A problem, however, is how South Florida’s financial concerns have become those of the company. Its work has never been more highly regarded, but the economic crash has made fundraising a nightmare. Despite ongoing help from the City of Miami Beach – including a $5.2 million bailout in 2005, repairs done gratis to the company’s building (which it purchased), and leasing the theater for only $1 annually – the company is now in such dire straits that it has depleted its $2 million reserve and taken out a line of credit. Worse yet, financial cutbacks are having a negative artistic effect. The MCB has discontinued using a live orchestra, cut its advertising budget, and allowed dance positions to go unfilled.

“We had a budget of $14.9 million last year,” says Villella. “We have reduced now. This coming year’s budget is $11.4 million. And that means a lot of reduction in staff, in dancers, in a lot of things such as touring … we are down to 43 (dancers).”

But Villella and Codina Barlick both point to an upside. Says Codina Barlick, “One important grant that we received last year for our collaboration with the Cleveland Orchestra was the Knight Arts Challenge. The Foundation in our community is kind of a program to support the arts. It has been very helpful during these financial times, and that has really helped us to do this.”

“We are now in the second round of competition for the next grant cycle,” says Villella. “We’re looking at the Knight Foundation to help provide us with three years of orchestra as we approach our twenty-fifth anniversary. So there are positive things here with all the negatives.”

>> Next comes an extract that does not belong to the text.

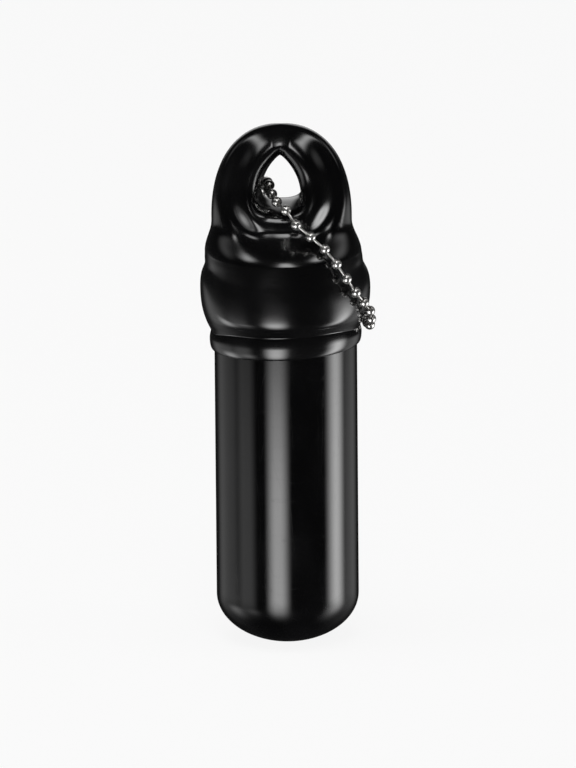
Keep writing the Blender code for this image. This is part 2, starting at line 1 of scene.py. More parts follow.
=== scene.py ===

The economy will improve at some point, and with that in mind the MCB is planning its future. Already scheduled are Romeo and Juliet and Balanchine’s A Midsummer Night’s Dream, large-scale productions that will use pledges committed before the crash.

“There’s an infinity about quality,” Villella says. “Once you seek it, you’re seeking perfection, which you’ll never achieve. And that perfection causes you to reach beyond your grasp, no matter how good you get. So that’s what drives us: the seeking of qualitative performances.”